A few years ago, after doing night shift at a hotel and living in a crappy apartment I couldn’t afford and being very sick I moved home. I didn’t know what I wanted except to either die or get well, nothing in between. I’ve been in between for a long time and I’m ok with it and life is getting better.
A few months ago I gave my writing to a friend and she asked two or three times how she should read it. What kind of feedback I wanted.
A few days ago a friend said: “Frosty does it differently, what takes most people five minutes to figure out she has to ‘process’”. Well after a month and six pages of journal this morning I know I need a mentor, someone to point my in the right direction and talk to me about writing. And I have to ask for it, I just can’t look puppy eyed at the people around me and hope it happens.
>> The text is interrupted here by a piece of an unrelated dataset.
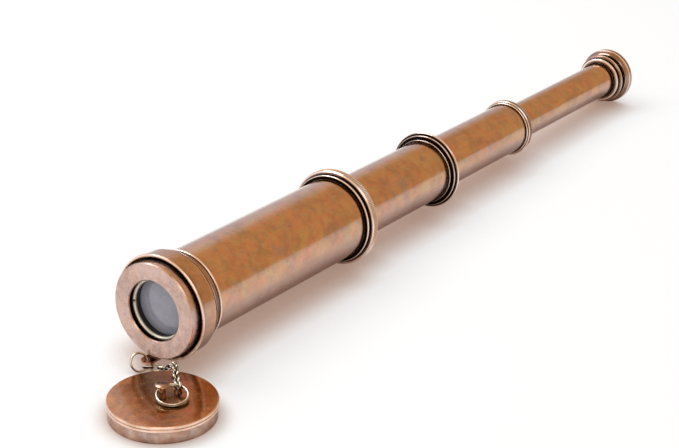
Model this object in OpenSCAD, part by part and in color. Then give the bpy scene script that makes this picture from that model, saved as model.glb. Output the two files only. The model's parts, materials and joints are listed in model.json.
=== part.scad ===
// Four-section hand spyglass, drawn out and lying on a flat surface, with its tethered lens cap.
// Millimetres. The surface is z = 0 and the eyepiece points along +X.
// Turned pieces are drawn in the tube's own frame: z runs along the optical axis from the
// objective's front face towards the eye, and x points down at the surface.

/* [Objective end] */
// Radius of the drum that the cap seats on
drum_r = 23.1; // [22.6:0.1:23.6]
// How far the drum stands out of the front collar
drum_out = 4.7; // [4:0.1:6]
// Whole length of the objective cell
cell_len = 14.3; // [13.8:0.1:16]
// Bore of the objective cell's mouth, and how far the lens bore behind it steps in
cell_bore_r = 14.6; // [14:0.1:15.5]
lens_step = 0.2; // [0.1:0.05:0.4]
// Depth of the retaining ring behind the front face
ring_depth = 2.9; // [2:0.1:3.4]
// Inner radius of the retaining ring
ring_in_r = 13.6; // [12.8:0.1:13.8]
// Width of the shoulder that the lenses seat on
lens_shoulder = 1.4; // [1:0.1:2.4]
// Edge thickness of the front lens
crown_edge = 1.3; // [1:0.1:1.6]
// Edge thickness of the rear lens
flint_edge = 3.6; // [3.4:0.1:3.8]
// How far the front collar's lip stands out past the drum
lip_out = 2.6; // [2.3:0.1:3.1]
// How far its plain band stands out past the drum
band_out = 1.9; // [1.5:0.1:2.3]
// Length of the front collar
front_collar_len = 17.5; // [16:0.1:20]
// Depth of the groove that takes the cap's skirt
groove_depth = 6.2; // [5.6:0.1:6.6]
// Radial width of that groove
groove_w = 1.4; // [1.3:0.1:1.6]

/* [Tubes] */
// Outer diameter of the barrel
barrel_d = 42; // [41.6:0.1:42.6]
// Length of the barrel tube
barrel_len = 128; // [124:1:134]
// Outer diameters of the three draws
draw_1_d = 33.3; // [33:0.1:33.8]
draw_2_d = 28.4; // [28:0.1:28.8]
draw_3_d = 20.8; // [20.4:0.1:21.2]
// Bare length of each draw when it is out
draw_1_show = 79.3; // [70:0.1:82]
draw_2_show = 82.8; // [74:0.1:85]
draw_3_show = 109.5; // [100:0.1:111]
// Wall of the barrel
barrel_wall = 0.9; // [0.8:0.05:1.1]
// Wall of the draws
draw_wall = 0.7; // [0.6:0.05:0.8]

/* [Sliding fit] */
// Length of the guide bush in the barrel
bush_1_len = 18; // [14:1:20]
// Length of the guide bush in draw 1
bush_2_len = 16; // [12:1:18]
// Length of the guide bush in draw 2
bush_3_len = 14; // [12:1:16]
// Length of the stop ring on each draw
stop_len = 5.5; // [4:0.5:6.5]
// Wall of the stop rings
stop_wall = 1.2; // [1:0.1:1.4]
// Running clearance of a draw in its bush
slide_gap = 0.05; // [0.03:0.01:0.1]
// Clearance of a stop ring in the tube it runs in
stop_gap = 0.1; // [0.05:0.01:0.2]
// Gap left between two faces at the end of a stroke
end_gap = 0.2; // [0.1:0.1:0.4]
// Clearance of a fixed seat, such as a thread
seat_gap = 0.02; // [0.01:0.01:0.04]

/* [Collars] */
// Radius, socket depth and back wall of the knurled collar on the barrel
collar_1_r = 25; // [24.4:0.1:25.4]
collar_1_socket = 4.3; // [4:0.1:6]
collar_1_back = 2.2; // [1.8:0.1:3]
// Radius, socket depth and back wall of the collar on draw 1
collar_2_r = 21; // [20.4:0.1:21.6]
collar_2_socket = 3; // [2.6:0.1:4]
collar_2_back = 1.9; // [1.5:0.1:2.4]
// Radius, socket depth and back wall of the collar on draw 2
collar_3_r = 16.2; // [15.9:0.1:16.6]
collar_3_socket = 3; // [2.6:0.1:4]
collar_3_back = 1.8; // [1.4:0.1:2.2]
// Depth of the knurling
knurl_depth = 0.35; // [0.2:0.05:0.45]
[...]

A few hours ago I met up with a friend in the mall. We were waiting for the stores to be open. Last night I did a whole bunch of research on the romantic period in writing and I organized all the romantics on my bookshelf. I wanted to talk to him about it but I was afraid he’d think I was strange because it’s so not a B’town thing to do, so I was quiet. Does this make me seem distant different like I’m keeping something from people, am I not being real?
A few minutes ago I decided there are words that I want to know how to use. The romantics wrote about apprehension. Think about it, how does one include that in their writing? Use it? Do you write about it or do you weave it into your writing. Or does it just show up there?
I just picked up Moby Dick and looked for apprehension in Melville’s writing. I’m on an apprehensive mission.